The PRC domestic company and its shareholders have to engage a PRC registered consultant (M&A Consultant), who will be required to conduct due diligence on the documents evidencing the fulfilment of the conditions listed in sub-clauses (B)nd (C)above, and to produce a report.

3.The Merger Consultant shall satisfy the following conditions:

(A)  to be with good credit standing and experiences in relevant industries;

(B)  to be without record of serious violation of law or regulation;

(C)  to be with the ability to investigate and analyze the legal system in the registration and listing place of the overseas company as well as the financial status of the overseas company.

4. Application Documents

When a foreign investor merges a domestic company by equity merger, it shall submit an application to the Ministry of Commerce (MOFCOM), and the domestic company shall also submit the following documents.


(A)  the statement on alteration in equity and material assets of the domestic company in the latest one year;

(B)  the merger consultant's report;

(C)  the certificate of incorporation or the identity certificate of the domestic company, overseas company involved in the merger and the shareholders of these companies;the credit certificate of the investor notarized and attested according to law

(D)  the statement on shareholding status of the shareholders of the overseas company and the name list of shareholders who hold more than 5% equityof the overseas company;

(E)  the articles of association of the overseas company and statement on external guarantee provided by the overseas company;

(F)  the audited financial statements of the overseas company in recent years and the statement on stock transaction in the latest half a year.

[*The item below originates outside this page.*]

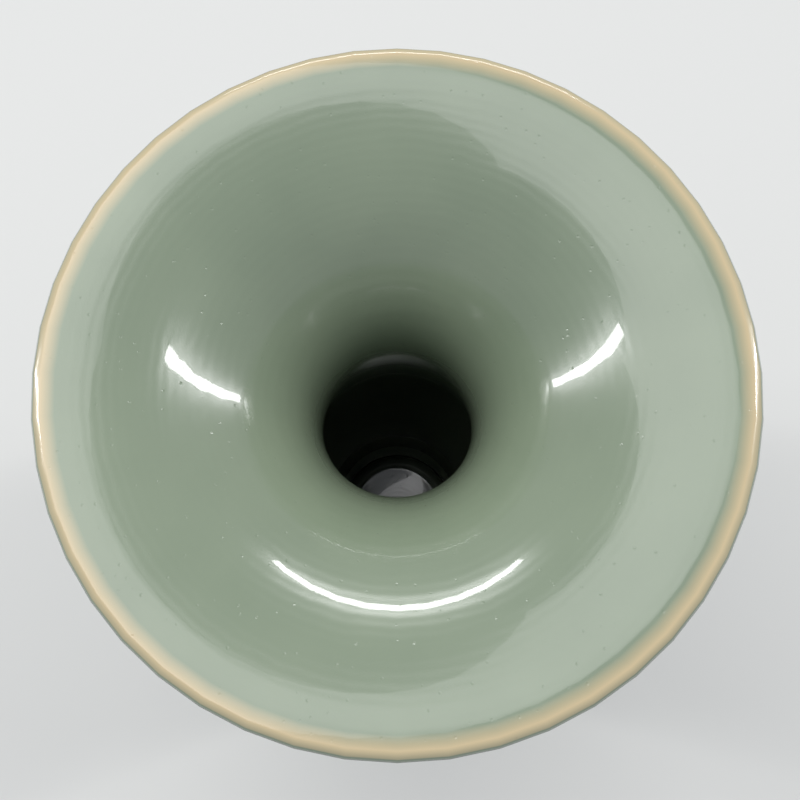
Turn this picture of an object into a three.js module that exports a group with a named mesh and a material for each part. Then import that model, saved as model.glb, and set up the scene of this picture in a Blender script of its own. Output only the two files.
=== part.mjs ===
// Phoenix-tail vase in celadon stoneware: a trumpet mouth on a ribbed neck, an ovoid body that
// tapers to a waist with carved upright petals, and a spreading foot.
// The potter throws it in four hollow sections, which stand one on another and are luted together.
// The bottom is a separate saucer of clay, dropped in from above on to a ledge inside the foot.
// Sizes are millimetres. +Z is up and the origin is the middle of the foot ring's resting face.
import * as THREE from "three";

// Heights of the thrown sections, from the foot up
const FOOT_HEIGHT = 32;
const LOWER_BODY_HEIGHT = 78;
const UPPER_BODY_HEIGHT = 34;
const NECK_HEIGHT = 86;

// Trumpet mouth and neck
const MOUTH_RADIUS = 60;
const LIP_THICKNESS = 3;
const LIP_RISE_DEGREES = 11;
const TRUMPET_REACH = 30;
const TRUMPET_CLIMB = 24;
const THROAT_RADIUS = 15.7;
const THROAT_DEPTH = 45;
const NECK_BORE_RADIUS = 21;
const NECK_LEAN = 1.7;
const NECK_WALL = 6;

// Body, whose two halves meet where it is widest
const BELLY_RADIUS = 51.5;
const BODY_WALL = 5.5;
const SHOULDER_RADIUS = 31;
const SHOULDER_DROP = 4;
const SHOULDER_RISE = 18;
const SHOULDER_BREADTH = 10;
const BELLY_DEPTH = 26;
const WAIST_RADIUS = 26.5;
const WAIST_RISE = 28;
const WAIST_SPREAD = 1.5;

// Spreading foot
const FOOT_RADIUS = 37;
const FOOT_CHAMFER = 1;
const FOOT_RING_WIDTH = 5;
const FOOT_RECESS = 9;
const FOOT_RECESS_TAPER = 1.5;
const FOOT_SKIRT = 8;
const FOOT_SKIRT_LEAN = 0.8;
const FOOT_STEM = 16;

// Bottom saucer and the ledge it rests on
const LEDGE_THICKNESS = 4;
const LEDGE_HOLE_RADIUS = 15;
const SAUCER_RADIUS = 19.5;
const SAUCER_CLEARANCE = 0.3;
const SAUCER_THICKNESS = 4;
const SAUCER_DISH = 1.5;
const SAUCER_BELLY = 1.2;
const SAUCER_BELLY_INSET = 2;

// Raised string ribs
const NECK_RIBS = 6;
const NECK_RIB_PITCH = 7;
const NECK_RIB_START = 10;
const RIB_HEIGHT = 0.9;
const RIB_WIDTH = 2.8;
const COLLAR_RIB_DROP = 2.2;
const WAIST_RIB_DROP = 2.6;

// Carved upright petals on the lower body
const PETALS = 20;
const PETAL_RELIEF = 1.3;
const PETAL_BAND_START = 1.5;
const PETAL_BAND_HEIGHT = 50;
const PETAL_TIP_HEIGHT = 9;
const PETAL_EDGE = 3;

// How finely round shapes are cut into facets
const ROUND_SEGMENTS = 48;
const PETAL_SEGMENTS = 4;

// Places that follow from the sizes above
const UPPER_BODY_BASE = FOOT_HEIGHT + LOWER_BODY_HEIGHT;
const NECK_BASE = UPPER_BODY_BASE + UPPER_BODY_HEIGHT;
const NECK_OUTER_RADIUS = NECK_BORE_RADIUS + NECK_WALL;
const LEDGE_TOP = FOOT_RECESS + LEDGE_THICKNESS;
const SAUCER_POCKET_RADIUS = SAUCER_RADIUS + SAUCER_CLEARANCE;

const at = (radius, height) => new THREE.Vector2(radius, height);

// Points along a cubic curve from start to end, drawn out by its two handles
function curve(start, handleA, handleB, end, steps) {
  return new THREE.CubicBezierCurve(start, handleA, handleB, end).getPoints(steps);
}

// A profile moved sideways by its wall thickness, which may change from its first point to its last.
// side is 1 towards the right of the way the profile runs, and -1 towards its left.
function offset(profile, startWall, endWall, side) {
  return profile.map((point, i) => {
    const before = profile[Math.max(i - 1, 0)];
    const after = profile[Math.min(i + 1, profile.length - 1)];
    const along = after.clone().sub(before).normalize();
    const share = i / (profile.length - 1);
    const wall = startWall + (endWall - startWall) * share;
    return at(point.x + side * wall * along.y, point.y - side * wall * along.x);
  });
}

// The radius of an upward-running profile at a height
function radiusAt(profile, height) {
  const next = profile.findIndex((point) => point.y >= height);
  const upper = profile[Math.max(next, 1)];
  const lower = profile[Math.max(next, 1) - 1];
  return lower.x + ((upper.x - lower.x) * (height - lower.y)) / (upper.y - lower.y);
}

// An upward-running outer profile with raised string ribs about the given heights
function withRibs(profile, middles) {
  const clear = (point) => middles.every((middle) => Math.abs(point.y - middle) > RIB_WIDTH / 2);
  const ribs = middles.flatMap((middle) =>
    [-0.5, 0, 0.5].map((share) => {
      const height = middle + share * RIB_WIDTH;
      return at(radiusAt(profile, height) + (share ? 0 : RIB_HEIGHT), height);
    }),
  );
  return [...profile.filter(clear), ...ribs].sort((a, b) => a.y - b.y);
}

// A closed profile turned about the vase's axis
function turned(profile, base, segments = ROUND_SEGMENTS) {
  const closed = profile[0].x === 0 ? profile : [...profile, profile[0]];
  return new THREE.LatheGeometry(closed, segments).rotateX(Math.PI / 2).translate(0, 0, base);
}

// Neck and trumpet mouth, thrown as one section

function neckInnerWall() {
  const lipRise = THREE.MathUtils.degToRad(LIP_RISE_DEGREES);
  const halfLip = LIP_THICKNESS / 2;
  const throat = at(THROAT_RADIUS, NECK_HEIGHT - THROAT_DEPTH);
  const lip = at(
    MOUTH_RADIUS - halfLip * (1 + Math.sin(lipRise)),
    NECK_HEIGHT - halfLip * (1 - Math.cos(lipRise)),
  );
  const third = throat.y / 3;
  const neck = curve(
    at(NECK_BORE_RADIUS, 0),
    at(NECK_BORE_RADIUS - NECK_LEAN, third),
    at(THROAT_RADIUS, 2 * third),
    throat,
    6,
  );
  const trumpet = curve(
    throat,
    at(throat.x, throat.y + TRUMPET_CLIMB),
    at(lip.x - TRUMPET_REACH, lip.y - TRUMPET_REACH * Math.tan(lipRise)),
    lip,
    14,
  );
  return { neck, trumpet };
}

// The rounded lip, from the top of the trumpet over to its underside
function lipRound(inner, outer) {
  const middle = inner.clone().add(outer).multiplyScalar(0.5);
  return [0.25, 0.5, 0.75].map((share) =>
    inner.clone().rotateAround(middle, -Math.PI * share),
  );
}

function neckGeometry() {
  const { neck, trumpet } = neckInnerWall();
  const neckOutside = offset(neck, NECK_WALL, NECK_WALL, 1);
  neckOutside[0].set(NECK_OUTER_RADIUS, 0);
  const trumpetOutside = offset(trumpet, NECK_WALL, LIP_THICKNESS, 1);
  const ribs = Array.from({ length: NECK_RIBS }, (_, i) => NECK_RIB_START + i * NECK_RIB_PITCH);
  const outside = withRibs([...neckOutside.slice(0, -1), ...trumpetOutside], ribs);
  const lip = lipRound(trumpet.at(-1), trumpetOutside.at(-1));
  const inside = [...neck.slice(0, -1), ...trumpet];
  return turned([...outside, ...lip.reverse(), ...inside.reverse()], NECK_BASE);
}

// Upper half of the body: belly, shoulder and the collar that the neck stands on

function upperBodyGeometry() {
  const shoulderTop = at(SHOULDER_RADIUS, UPPER_BODY_HEIGHT - SHOULDER_DROP);
  const shoulder = curve(
    at(BELLY_RADIUS, 0),
    at(BELLY_RADIUS, SHOULDER_RISE),
    at(SHOULDER_RADIUS + SHOULDER_BREADTH, shoulderTop.y - 1.4),
    shoulderTop,
    10,
  );
  const collar = curve(
    shoulderTop,
    at(NECK_OUTER_RADIUS + 1, shoulderTop.y + 0.5),
    at(NECK_OUTER_RADIUS, shoulderTop.y + 1.5),
    at(NECK_OUTER_RADIUS, UPPER_BODY_HEIGHT),
    4,
  );
  const outside = [...shoulder.slice(0, -1), ...collar];
  const inside = offset(outside, BODY_WALL, NECK_WALL, -1);
  inside[0].set(BELLY_RADIUS - BODY_WALL, 0);
  inside.at(-1).set(NECK_BORE_RADIUS, UPPER_BODY_HEIGHT);
  return turned([...outside, ...inside.reverse()], UPPER_BODY_BASE);
}

// Lower half of the body, with a band of carved petals standing on the waist

// How far the carving stands out at an angle round the axis and a height above the waist
function petalRelief(angle, height) {
  const across = (angle * PETALS) / (2 * Math.PI);
  const fromMiddle = Math.abs(across - Math.round(across)) * 2;
  const tip = PETAL_BAND_START + PETAL_BAND_HEIGHT - PETAL_TIP_HEIGHT * fromMiddle ** 2;
  const topFade = THREE.MathUtils.smoothstep(tip - height, 0, PETAL_EDGE);
  const footFade = THREE.MathUtils.smoothstep(height, 0, PETAL_BAND_START);
  return PETAL_RELIEF * Math.sqrt(1 - fromMiddle ** 2) * topFade * footFade;
}

function lowerBodyGeometry() {
  const outside = curve(
    at(WAIST_RADIUS, 0),
    at(WAIST_RADIUS + WAIST_SPREAD, WAIST_RISE),
    at(BELLY_RADIUS, LOWER_BODY_HEIGHT - BELLY_DEPTH),
    at(BELLY_RADIUS, LOWER_BODY_HEIGHT),
    13,
  );
  const inside = offset(outside.filter((_, i) => i % 2 === 0 || i === 13), BODY_WALL, BODY_WALL, -1);
  inside[0].set(WAIST_RADIUS - BODY_WALL, 0);
  inside.at(-1).set(BELLY_RADIUS - BODY_WALL, LOWER_BODY_HEIGHT);
  const segments = PETALS * PETAL_SEGMENTS;
  const wall = turned([...outside, ...inside.reverse()], 0, segments);
  const position = wall.getAttribute("position");
  for (let i = 0; i < position.count; i += 1) {
    const [x, y, z] = [position.getX(i), position.getY(i), position.getZ(i)];
    const radius = Math.hypot(x, y);
    if (radius < radiusAt(outside, z) - BODY_WALL / 2) continue;
    const grown = 1 + petalRelief(Math.atan2(y, x), z) / radius;
    position.setXY(i, x * grown, y * grown);
  }
  return wall.translate(0, 0, FOOT_HEIGHT);
}

// Spreading foot, with the recess below and the ledge for the saucer inside

function footGeometry() {
  const outside = curve(
    at(FOOT_RADIUS, FOOT_CHAMFER),
    at(FOOT_RADIUS - FOOT_SKIRT_LEAN, FOOT_CHAMFER + FOOT_SKIRT),
    at(WAIST_RADIUS, FOOT_HEIGHT - FOOT_STEM),
    at(WAIST_RADIUS, FOOT_HEIGHT),
    10,
  );
  const ringOuter = FOOT_RADIUS - FOOT_CHAMFER;
  const ringInner = ringOuter - FOOT_RING_WIDTH;
  return turned(
    [
      at(ringInner, 0),
      at(ringOuter, 0),
      ...withRibs(outside, [FOOT_HEIGHT - WAIST_RIB_DROP]),
      at(WAIST_RADIUS - BODY_WALL, FOOT_HEIGHT),
      at(SAUCER_POCKET_RADIUS, LEDGE_TOP + SAUCER_THICKNESS),
      at(SAUCER_POCKET_RADIUS, LEDGE_TOP),
      at(LEDGE_HOLE_RADIUS, LEDGE_TOP),
      at(LEDGE_HOLE_RADIUS, FOOT_RECESS),
      at(ringInner - 2 * FOOT_RECESS_TAPER, FOOT_RECESS),
      at(ringInner - FOOT_RECESS_TAPER, FOOT_RECESS - FOOT_RECESS_TAPER),
    ],
    0,
  );
}

// Bottom saucer, dished above and swelling down through the ledge's hole

function saucerGeometry() {
  const top = SAUCER_THICKNESS;
  const swell = LEDGE_HOLE_RADIUS - SAUCER_BELLY_INSET;
  return turned(
    [
      at(0, -SAUCER_BELLY),
      at(swell / 2, -SAUCER_BELLY * 0.75),
      at(swell, 0),
      at(SAUCER_RADIUS, 0),
      at(SAUCER_RADIUS, top),
      at(SAUCER_RADIUS * 0.75, top - SAUCER_DISH * 0.6),
      at(SAUCER_RADIUS * 0.4, top - SAUCER_DISH * 0.95),
      at(0, top - SAUCER_DISH),
    ],
    LEDGE_TOP,
  );
}

const glaze = new THREE.MeshStandardMaterial({ color: 0x84987f, roughness: 0.15, metalness: 0 });
const clay = new THREE.MeshStandardMaterial({ color: 0xb5793f, roughness: 0.85, metalness: 0 });

function piece(name, geometry, material) {
  const mesh = new THREE.Mesh(geometry, material);
  mesh.name = name;
  return mesh;
}

const vase = new THREE.Group();
vase.add(
  piece("foot", footGeometry(), clay),
  piece("bottom_saucer", saucerGeometry(), glaze),
  piece("lower_body", lowerBodyGeometry(), glaze),
  piece("upper_body", upperBodyGeometry(), glaze),
  piece("neck_and_mouth", neckGeometry(), glaze),
);

export default vase;
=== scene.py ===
# Phoenix-tail vase in celadon stoneware, seen into its trumpet mouth. Lengths are metres.
import math

import bmesh
import bpy
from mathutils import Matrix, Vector


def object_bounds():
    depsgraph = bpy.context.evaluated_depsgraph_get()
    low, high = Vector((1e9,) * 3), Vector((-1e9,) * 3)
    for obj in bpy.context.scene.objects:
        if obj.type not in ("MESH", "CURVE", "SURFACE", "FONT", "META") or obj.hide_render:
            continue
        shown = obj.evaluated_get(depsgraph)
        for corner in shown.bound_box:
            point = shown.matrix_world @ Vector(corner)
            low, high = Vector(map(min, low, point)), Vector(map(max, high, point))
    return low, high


bpy.ops.wm.read_factory_settings(use_empty=True)
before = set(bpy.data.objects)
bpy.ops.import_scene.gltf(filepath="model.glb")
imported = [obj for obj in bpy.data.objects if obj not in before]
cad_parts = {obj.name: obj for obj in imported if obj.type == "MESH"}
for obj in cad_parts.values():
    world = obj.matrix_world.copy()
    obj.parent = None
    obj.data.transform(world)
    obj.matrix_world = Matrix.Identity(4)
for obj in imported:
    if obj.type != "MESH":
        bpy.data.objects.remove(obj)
cad_low, cad_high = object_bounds()
scene = bpy.context.scene
scene.view_settings.view_transform = "Standard"

# Celadon glaze
# A feldspar glaze with a little iron, fired in smoke to grey-green. The real glaze pools darker in
# hollows, which this material leaves out; it has cloudy patches, fine pinholes and faint throwing
# rings from the clay below.
GLAZE_LIGHT = (0.22, 0.265, 0.185, 1)
GLAZE_DARK = (0.13, 0.17, 0.115, 1)
LIP_TAN = (0.46, 0.37, 0.22, 1)
CLOUD_SCALE = 28
PINHOLE_SCALE = 420
RING_SCALE = 190
LIP_HEIGHT = 0.0005


def socket(group, name, direction, kind):
    group.interface.new_socket(name=name, in_out=direction, socket_type=kind)


def link(tree, start, end):
    tree.links.new(start, end)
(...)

(G) the resolution of the shareholders of the merged domestic limited liability company on unanimous consent of the foreign investor's equity merger, or resolution of the shareholders' meeting of the merged domestic stock limited company on consent of the foreign investor's equity merger;

(H)  the application for the merged domestic company to be modified in accordance with the law into and be established as a foreign investment enterprise;

(I)  the contract and articles of association of the foreign investment enterprise established after the merger;

(J)  the agreement on the foreign investor's purchase of the shareholders' equity of the domestic company or on the subscription of the domestic company to increase capital;

(K)  the financial auditing report of the merged domestic company in the previous accounting year;

(L)  the statement on the enterprises invested by the merged domestic company;

(M)  the business licenses (duplicates) of the merged domestic company and of the enterprises it invests in;

(N)  the plan for re-settlement of the merged domestic company's employees;

5. Application Procedures

MOFCOM shall make an examination on the merger application within thirty days as of the receipt of all application documents as required, and if the application can satisfy the conditions, it shall issue a certificate therefore and indicate the following words on the certificate "a foreign investor merges a domestic company by equity merger, which is valid within six months as of the issuance of the business license". if all the registration formalities for the change of shareholding in the foreign company and the PRC domestic company are not completed within the six -month period from the date of issuance of the new business licence, then the above-mentioned Certificate of Approval approving the M&A transaction and the Certificate of Approval approving the Making of an Overseas Investment by a PRC Company will automatically lapse.